The at-large representation is where opportunity potentially exists for progressive outsiders to seize two seats reserved — thanks to the city Charter — for minority party members.
Here's how it works: In the primary election, registered Democrats and Republicans choose five at-large candidates to go onto the general election ballot. Between the primary in May and the general election in November, independent and third-party candidates can submit petitions to get on the November ballot.
At the general election, all city registered voters are able to pick five candidates.
The system, established in 1952, guarantees at least two of the seven seats go to minority party members in a city where Democrats have long greatly outnumbered Republicans and independents.
Republicans have always won those two seats, though with much small vote totals than the five Democrats. For instance, the top two Republicans won slightly more than 34,000 votes in the 2015 election, while all five Democrats received more than 130,000.
Why Do Third-Party Candidates See an Opening?
Progressive Democrats have believed for at least a couple election cycles that an independent candidate — or two — could get more votes than Republicans by convincing enough Democratic voters to cast ballots for them instead of other Democrats.
That way, all five Democrats could still comfortably win their at-large seats with 70,000-80,000 votes and two third-party or independent candidates would top Republicans with the tens of thousands of votes from the excess Democratic tally.

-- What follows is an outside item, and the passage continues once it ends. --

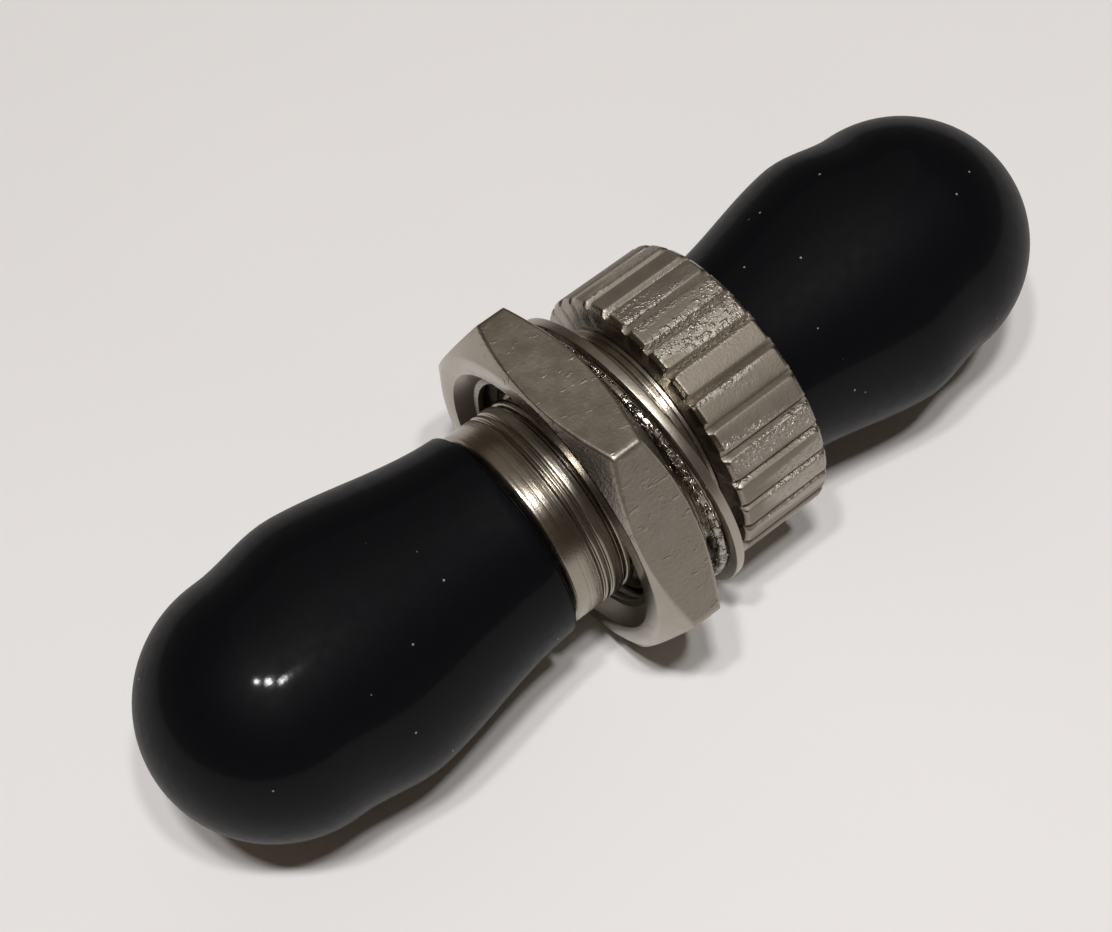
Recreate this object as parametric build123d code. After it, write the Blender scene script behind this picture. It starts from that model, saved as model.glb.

"Since the 1950s, those seats have defaulted to the Republicans, and they don't have to," the Rev. Nicolas O'Rourke, a Working Families Party candidate, said. "Those two seats shouldn't just be given away."
O'Rourke and other liberals believe the city's electorate would be better served without Republicans. Still, Republican voters total 117,000 in Philadelphia, as of May.
On the flip side, the GOP was recently passed by unaffiliated/independent voters for the first time, according to those May statistics from the Pennsylvania Department of State, which showed 125,000 people now registered outside the Democratic and Republican parties.
Who Are the Candidates Running as Independents or Third-Party?
The third-party and independent candidates running in the November election are (their affiliation is in parentheses):
- Kendra Brooks (Working Families): Brooks is running as a slate with O'Rourke, and she recently received an endorsement from incumbent Councilwoman at-large Helen Gym.
- Steve Cherniavsky (Term Limits Philadelphia): Cherniavsky's main objective is to raise awareness about establishing term limits for Council members, as his party name clearly states.
- Joe Cox (Independent)
- Clarc King (Independent)
- Rev. Nicolas O’Rourke (Working Families): O'Rourke is pastor of Living Water United Church of Christ in the Oxford Circle section of Northeast Philadelphia.
- Maj Toure (Libertarian): Toure says he has helped raise more than $200,000 in the last couple years, which he gave back to communities across the country through firearms training sessions and Second Amendment educational seminars.
Why Won't It Be So Easy for Them to Unseat Republicans?
Only four years ago, Democrats were optimistic that Andrew Stober, a well-known independent candidate with good credentials from years working in former Mayor Michael Nutter's administration, could tally more votes than four of the five Republicans on the ballot and snag a spot on Council.
Stober came up well short of the Republicans, grabbing only 16,000 votes. His tally did much to douse liberals' flames of optimism at the time, but apparently not for long.